# 921 Hard drive issue



## David K (Nov 27, 2004)

When I first hooked up my 921 it said I had 25 hrs available recording time HD, and I can't remember how much SD, I want to say 180 hrs. I have nothing saved on the hard drive right now ( we usually delete after we watch) but it's telling me I only have 22 hrs of HD recording available and 150 SD. What's up, where did my hard drive space go, is this a known issue?


----------



## SimpleSimon (Jan 15, 2004)

The estimated free space is a moving target and not very accurate.

The SD number will always be 7 times the HD number.


----------



## David K (Nov 27, 2004)

Thanks,

The thing is it's moving from a starting point of 22.5 hrs and counts down. 2.5 hrs of HD recording time gone, lost in space. I realize it's not going to be perfectly accurate, but 25 gig off? Where did that 25 gig go? It didn't refresh over night and I did a front panel reset and a power cord reset, the starting point is now 22.5 with nothing on the hard drive.


----------



## SimpleSimon (Jan 15, 2004)

Maybe it's now accounting for the 'reserved' space for buffers and/or VOD.

Did the number change after the initial software download?


----------



## leemathre (Sep 25, 2003)

I have had my first 921 since January and it has always listed 22 Hr available for HD and 158 Hr available for SD. My second 921 shows the same.


----------



## kstevens (Mar 26, 2003)

leemathre said:


> I have had my first 921 since January and it has always listed 22 Hr available for HD and 158 Hr available for SD. My second 921 shows the same.


Mine listed the same also.

Ken


----------



## boylehome (Jul 16, 2004)

Does the Hard Drive store the software like a regular computer or does it all just go into flash RAM? And, what is the size of the software program?


----------



## SimpleSimon (Jan 15, 2004)

There are 3 copies of the software stored on the HDD. I think some user data is there, too - timers, etc. - but maybe not.

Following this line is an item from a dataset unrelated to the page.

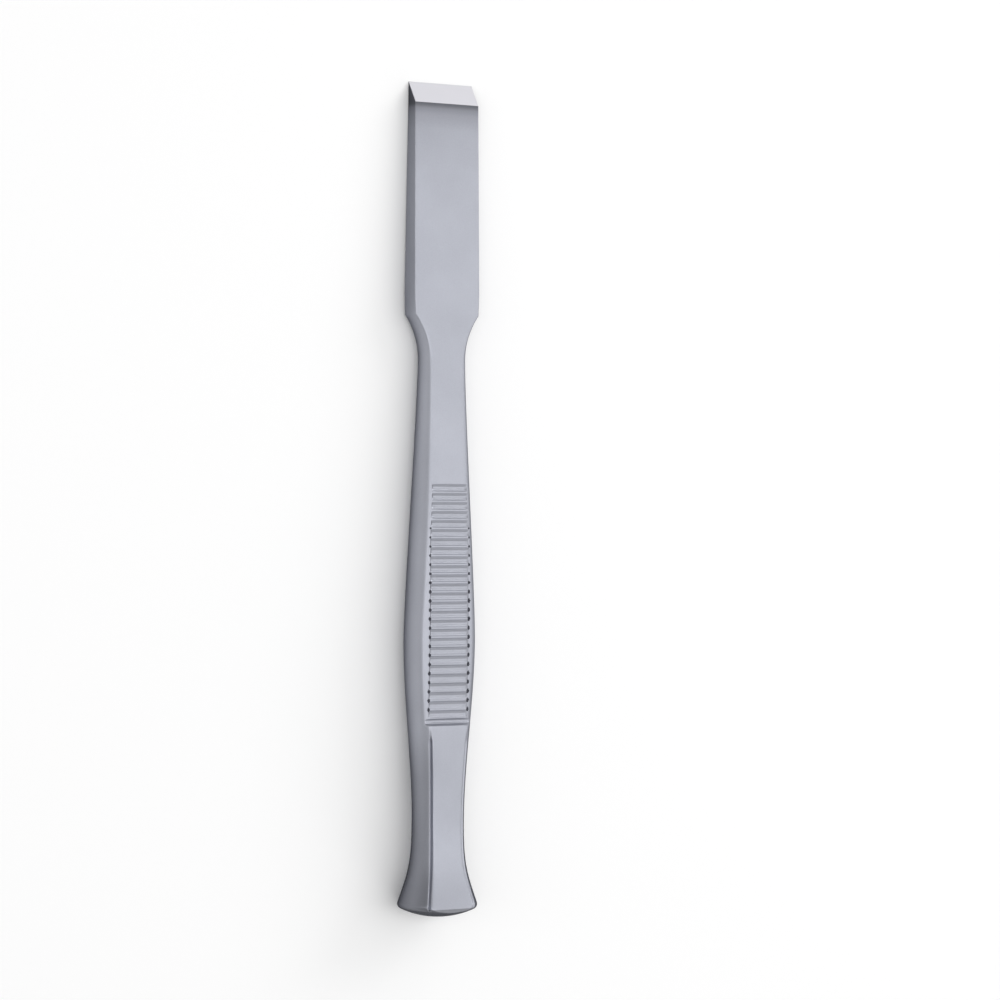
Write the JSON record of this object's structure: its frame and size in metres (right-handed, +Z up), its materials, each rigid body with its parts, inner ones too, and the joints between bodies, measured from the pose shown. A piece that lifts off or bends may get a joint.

The total space used is trivial. Remember, the 921 only has 128MB of RAM, and a lot of that has to be kept for buffering. I think it's safe to say that less than 1GB of total HDD space is used for software and related data.


----------



## David K (Nov 27, 2004)

I remember the first week or so tinkering around with all the settings after the initial software download, seeing 25 hrs available. I noticed the drop in available time about a week or so ago. Reading here that other people have the same thing makes me think this is normal. Thanks for the help everyone.


----------